▸ WORK TO BE COMPLETED: Only the lines from the line that has "edges are softened." through the line that has "for member in" should be reproduced, exactly and with both ends kept.
• • • • • • •
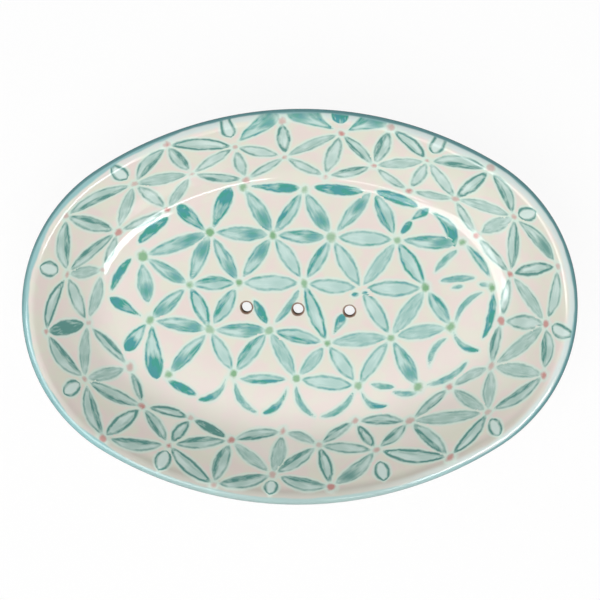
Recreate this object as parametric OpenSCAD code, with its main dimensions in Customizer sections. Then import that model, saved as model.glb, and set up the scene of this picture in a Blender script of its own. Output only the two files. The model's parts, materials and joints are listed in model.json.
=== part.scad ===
// Oval soap dish in glazed stoneware, with a sloping wall, a flat floor with drain holes and a foot ring.
// Millimetres, +Z up. The origin is the middle of the footprint, on the surface that the dish stands on.

/* [Outline] */
// Length over the rim
dish_length = 140; // [125:1:170]
// Width over the rim
dish_width = 100; // [90:1:115]
// Radius of the two ends as a share of half the width
end_radius_share = 0.84; // [0.78:0.01:0.9]

/* [Wall and floor] */
// Height from the table to the top of the lip
dish_height = 25; // [21:0.5:32]
// Thickness of the wall, and so of its rounded lip
wall_t = 4; // [3:0.1:5]
// Thickness of the floor
floor_t = 4.5; // [3.5:0.1:6]
// How far the wall slopes in from the rim before it meets the floor
wall_reach = 18; // [15:0.5:20]
// Radius of the hollow curve that runs the wall into the floor
hollow_r = 12; // [6:0.5:14]
// Radius of the heel, the curve under that hollow
heel_r = 8; // [4:0.5:10]

/* [Foot ring] */
// Height of the foot ring
foot_h = 4; // [3:0.5:6]
// Thickness of the foot ring
foot_t = 4.2; // [3:0.1:5]
// Radius of the foot ring's lower edges
foot_edge_r = 0.8; // [0.3:0.1:1.2]
// Radius of the flare that the foot ring spreads to under the floor
foot_flare_r = 1.1; // [0.5:0.1:1.5]
// Flat left between the heel's curve and the foot ring's flare
foot_setback = 0.6; // [0.2:0.1:1.5]

/* [Drain holes] */
// Number of drain holes in the row
hole_count = 3; // [1:1:5]
// Diameter of a drain hole
hole_d = 2.7; // [2:0.1:5]
// Distance from one drain hole to the next
hole_pitch = 13.3; // [9:0.1:16]
// Width of the softened edge at each end of a drain hole
hole_edge = 0.5; // [0.2:0.1:1]
// How far the hand-punched row is turned from the long axis, in degrees
row_turn = -3; // [-6:0.5:6]
// How far the middle of the row lies along the dish from its centre
row_shift_x = -0.8; // [-3:0.1:3]
// How far the middle of the row lies across the dish from its centre
row_shift_y = -1.6; // [-3:0.1:3]

/* [Hidden] */

$fn = 96;
arc_step = 9;
overrun = 1;
glaze_color = "#C9DDD2";
clay_color = "#B98E6E";

// The outline is an oval of four arcs that meet in tangents: an end arc centred on the long axis at each
// end, and a side arc centred on the short axis for each side.
half_length = dish_length / 2;
half_width = dish_width / 2;
end_r = end_radius_share * half_width;
end_centre = half_length - end_r;
side_r = (pow(end_centre, 2) + pow(half_width, 2) - pow(end_r, 2)) / (2 * (half_width - end_r));
side_centre = side_r - half_width;

// Sections are drawn as [inset, height], where the inset is measured in from the rim, square to it.
lip_r = wall_t / 2;
lip_centre = [lip_r, dish_height - lip_r];
floor_z = foot_h + floor_t;
corner_run = wall_reach - lip_centre[0];
corner_drop = lip_centre[1] - floor_z;
wall_slope = atan2(corner_drop, corner_run) + asin(lip_r / norm([corner_run, corner_drop]));
outer_tangent = lip_centre - lip_r * [sin(wall_slope), cos(wall_slope)];
heel_inset = outer_tangent[0] + (outer_tangent[1] - foot_h) / tan(wall_slope);
hollow_end = wall_reach + hollow_r * tan(wall_slope / 2);
heel_end = heel_inset + heel_r * tan(wall_slope / 2);
foot_inset = heel_end + foot_setback + foot_flare_r + foot_t / 2;
floor_inset = max(hollow_end, heel_end) + 2 * overrun;

// Points of an arc in a section, from one angle to another, with none wider apart than the arc step.
function arc(centre, r, from, to) =
    let (steps = ceil(abs(to - from) / arc_step))
    [for (i = [0:steps]) let (a = from + (to - from) * i / steps) centre + r * [cos(a), sin(a)]];

// Lip, inner wall, hollow, floor, heel and outer wall, cut off at an inset inside the flat floor.
function wall_section(inner) = concat(
    arc(lip_centre, lip_r, 270 - wall_slope, 180),
    arc(lip_centre, lip_r, 180, 90),
    arc(lip_centre, lip_r, 90, 90 - wall_slope),
    arc([hollow_end, floor_z + hollow_r], hollow_r, 270 - wall_slope, 270),
    [[inner, floor_z], [inner, foot_h]],
    arc([heel_end, foot_h + heel_r], heel_r, 270, 270 - wall_slope)
);

// Flat on the table, rounded at its lower edges and flared where it is joined to the underside.
function foot_section() = let (
    half_t = foot_t / 2,
    outside = foot_inset - half_t,
    inside = foot_inset + half_t
) concat(
    arc([outside - foot_flare_r, foot_h - foot_flare_r], foot_flare_r, 90, 0),
    arc([outside + foot_edge_r, foot_edge_r], foot_edge_r, 180, 270),
    arc([inside - foot_edge_r, foot_edge_r], foot_edge_r, 270, 360),
    arc([inside + foot_flare_r, foot_h - foot_flare_r], foot_flare_r, 180, 90)
);

// A section turned about the centre of one arc of the outline.
module turned(section, arc_r) {
    rotate([0, 0, 180])
        rotate_extrude()
            polygon([for (p = section) [arc_r - p[0], p[1]]]);
}

// Keeps the wedge of a turned section that lies in its own arc, between the two lines of centres.
module wedge(points) {
    intersection() {
        children();
        translate([0, 0, -overrun])
            linear_extrude(dish_height + 2 * overrun)
                polygon(points);
    }
}

// Sweeps one section round the end arcs and another round the side arcs. Each pair of neighbours shares a
// plane through both of their centres, so the surfaces meet in a smooth line.
module swept(end_section, side_section) {
    reach = 2;
    far = [end_centre * (1 + reach), side_centre * reach];
    for (side = [0, 1]) {
        mirror([side, 0, 0])
            wedge([[end_centre, 0], [far[0], -far[1]], far])
                translate([end_centre, 0, 0])
                    turned(end_section, end_r);
        mirror([0, side, 0])
            wedge([[0, -side_centre], far, [-far[0], far[1]]])
                translate([0, -side_centre, 0])
                    rotate([0, 0, 90])
                        turned(side_section, side_r);
    }
}

// The middle of the floor. It runs a little way into the side arcs, which stop at the given inset, and into
// the end arcs, which reach their own centres.
module floor_plate(inset) {
    end_reach = end_r - inset + overrun / 2;
    half_span = end_centre + end_reach * end_centre / (side_r - end_r);
    translate([0, 0, foot_h])
        linear_extrude(floor_t)
            intersection() {
                translate([0, -side_centre])
                    circle(r = side_r - inset + overrun);
                translate([0, side_centre])
                    circle(r = side_r - inset + overrun);
                square([2 * half_span, dish_width], center = true);
            }
}

// A round hole through the floor whose two edges are softened.
module drain_hole() {
    edge_d = hole_d + 2 * hole_edge;
    translate([0, 0, foot_h - overrun])
        cylinder(d = hole_d, h = floor_t + 2 * overrun);
    translate([0, 0, floor_z - hole_edge])
        cylinder(d1 = hole_d, d2 = edge_d + 2 * overrun, h = hole_edge + overrun);
    translate([0, 0, foot_h - overrun])
        cylinder(d1 = edge_d + 2 * overrun, d2 = hole_d, h = hole_edge + overrun);
}

module drain_row() {
    translate([row_shift_x, row_shift_y, 0])
        rotate([0, 0, row_turn])
            for (i = [0:hole_count - 1])
                translate([(i - (hole_count - 1) / 2) * hole_pitch, 0, 0])
                    drain_hole();
}

module dish_body() {
    color(glaze_color)
        difference() {
            union() {
                swept(wall_section(end_r), wall_section(floor_inset));
                floor_plate(floor_inset);
            }
            drain_row();
        }
}

module foot_ring() {
    color(clay_color)
        swept(foot_section(), foot_section());
}

dish_body();
foot_ring();
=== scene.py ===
import json
import math
import random
from collections import namedtuple

import bmesh
import bpy
from mathutils import Matrix, Vector, noise
from mathutils.bvhtree import BVHTree
from mathutils.kdtree import KDTree

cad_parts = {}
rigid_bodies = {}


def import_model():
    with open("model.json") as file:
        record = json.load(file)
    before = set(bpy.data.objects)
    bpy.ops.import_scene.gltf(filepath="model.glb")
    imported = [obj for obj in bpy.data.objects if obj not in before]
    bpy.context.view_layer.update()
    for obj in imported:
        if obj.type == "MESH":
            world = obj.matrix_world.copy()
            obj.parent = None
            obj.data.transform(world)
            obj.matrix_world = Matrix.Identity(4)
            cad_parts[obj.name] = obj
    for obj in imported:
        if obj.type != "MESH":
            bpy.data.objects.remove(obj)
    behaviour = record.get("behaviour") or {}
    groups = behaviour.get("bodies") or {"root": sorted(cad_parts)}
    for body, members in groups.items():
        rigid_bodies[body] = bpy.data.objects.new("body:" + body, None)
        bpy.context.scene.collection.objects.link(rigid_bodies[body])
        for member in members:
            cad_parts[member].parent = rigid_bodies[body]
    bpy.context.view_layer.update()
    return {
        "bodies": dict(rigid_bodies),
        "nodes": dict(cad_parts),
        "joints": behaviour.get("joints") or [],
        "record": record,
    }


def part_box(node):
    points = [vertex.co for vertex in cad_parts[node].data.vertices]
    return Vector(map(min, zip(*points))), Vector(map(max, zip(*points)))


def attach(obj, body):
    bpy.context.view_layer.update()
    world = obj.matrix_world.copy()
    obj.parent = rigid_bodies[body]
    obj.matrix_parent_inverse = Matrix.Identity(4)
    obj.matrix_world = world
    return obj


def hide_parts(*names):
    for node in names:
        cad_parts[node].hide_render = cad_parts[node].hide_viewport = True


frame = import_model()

# Sizes are in millimetres, unless a comment says otherwise, and MM turns them into metres
MM = 0.001
QUARTER = math.pi / 2

# The dish, with the values that its solids were made from
body_low, body_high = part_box("dish_body")
HALF_LENGTH = (body_high.x - body_low.x) / 2 / MM
HALF_WIDTH = (body_high.y - body_low.y) / 2 / MM
DISH_HEIGHT = body_high.z / MM
FOOT_HEIGHT = body_low.z / MM
END_RADIUS_SHARE = 0.84
WALL_THICKNESS = 4
FLOOR_THICKNESS = 4.5
WALL_REACH = 18
HOLLOW_RADIUS = 12
HEEL_RADIUS = 8
FOOT_THICKNESS = 4.2
FOOT_EDGE_RADIUS = 0.8
FOOT_FLARE_RADIUS = 1.1
FOOT_SETBACK = 0.6
HOLE_COUNT = 3
HOLE_DIAMETER = 2.7
HOLE_PITCH = 13.3
HOLE_EDGE = 0.5
ROW_TURN = -3
ROW_SHIFT = (-0.8, -1.6)

# The outline is an oval of four tangent arcs
END_RADIUS = END_RADIUS_SHARE * HALF_WIDTH
END_CENTRE = HALF_LENGTH - END_RADIUS
SIDE_RADIUS = (END_CENTRE**2 + HALF_WIDTH**2 - END_RADIUS**2) / (2 * (HALF_WIDTH - END_RADIUS))
SIDE_CENTRE = SIDE_RADIUS - HALF_WIDTH
END_HALF_ANGLE = math.atan2(SIDE_CENTRE, END_CENTRE)
SIDE_ANGLE = math.pi - 2 * END_HALF_ANGLE

# The section, as (inset from the rim, height)
LIP_RADIUS = WALL_THICKNESS / 2
LIP_CENTRE = (LIP_RADIUS, DISH_HEIGHT - LIP_RADIUS)
FLOOR_Z = FOOT_HEIGHT + FLOOR_THICKNESS
CORNER_RUN = WALL_REACH - LIP_CENTRE[0]
CORNER_DROP = LIP_CENTRE[1] - FLOOR_Z
CORNER_SLOPE = math.atan2(CORNER_DROP, CORNER_RUN)
WALL_SLOPE = CORNER_SLOPE + math.asin(LIP_RADIUS / math.hypot(CORNER_RUN, CORNER_DROP))
HOLLOW_END = WALL_REACH + HOLLOW_RADIUS * math.tan(WALL_SLOPE / 2)
OUTER_TANGENT = (
    LIP_CENTRE[0] - LIP_RADIUS * math.sin(WALL_SLOPE),
    LIP_CENTRE[1] - LIP_RADIUS * math.cos(WALL_SLOPE),
)
HEEL_INSET = OUTER_TANGENT[0] + (OUTER_TANGENT[1] - FOOT_HEIGHT) / math.tan(WALL_SLOPE)
HEEL_END = HEEL_INSET + HEEL_RADIUS * math.tan(WALL_SLOPE / 2)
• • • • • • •
▸ CORRECT RESPONSE:
// A round hole through the floor whose two edges are softened.
module drain_hole() {
    edge_d = hole_d + 2 * hole_edge;
    translate([0, 0, foot_h - overrun])
        cylinder(d = hole_d, h = floor_t + 2 * overrun);
    translate([0, 0, floor_z - hole_edge])
        cylinder(d1 = hole_d, d2 = edge_d + 2 * overrun, h = hole_edge + overrun);
    translate([0, 0, foot_h - overrun])
        cylinder(d1 = edge_d + 2 * overrun, d2 = hole_d, h = hole_edge + overrun);
}

module drain_row() {
    translate([row_shift_x, row_shift_y, 0])
        rotate([0, 0, row_turn])
            for (i = [0:hole_count - 1])
                translate([(i - (hole_count - 1) / 2) * hole_pitch, 0, 0])
                    drain_hole();
}

module dish_body() {
    color(glaze_color)
        difference() {
            union() {
                swept(wall_section(end_r), wall_section(floor_inset));
                floor_plate(floor_inset);
            }
            drain_row();
        }
}

module foot_ring() {
    color(clay_color)
        swept(foot_section(), foot_section());
}

dish_body();
foot_ring();
=== scene.py ===
import json
import math
import random
from collections import namedtuple

import bmesh
import bpy
from mathutils import Matrix, Vector, noise
from mathutils.bvhtree import BVHTree
from mathutils.kdtree import KDTree

cad_parts = {}
rigid_bodies = {}


def import_model():
    with open("model.json") as file:
        record = json.load(file)
    before = set(bpy.data.objects)
    bpy.ops.import_scene.gltf(filepath="model.glb")
    imported = [obj for obj in bpy.data.objects if obj not in before]
    bpy.context.view_layer.update()
    for obj in imported:
        if obj.type == "MESH":
            world = obj.matrix_world.copy()
            obj.parent = None
            obj.data.transform(world)
            obj.matrix_world = Matrix.Identity(4)
            cad_parts[obj.name] = obj
    for obj in imported:
        if obj.type != "MESH":
            bpy.data.objects.remove(obj)
    behaviour = record.get("behaviour") or {}
    groups = behaviour.get("bodies") or {"root": sorted(cad_parts)}
    for body, members in groups.items():
        rigid_bodies[body] = bpy.data.objects.new("body:" + body, None)
        bpy.context.scene.collection.objects.link(rigid_bodies[body])
        for member in members:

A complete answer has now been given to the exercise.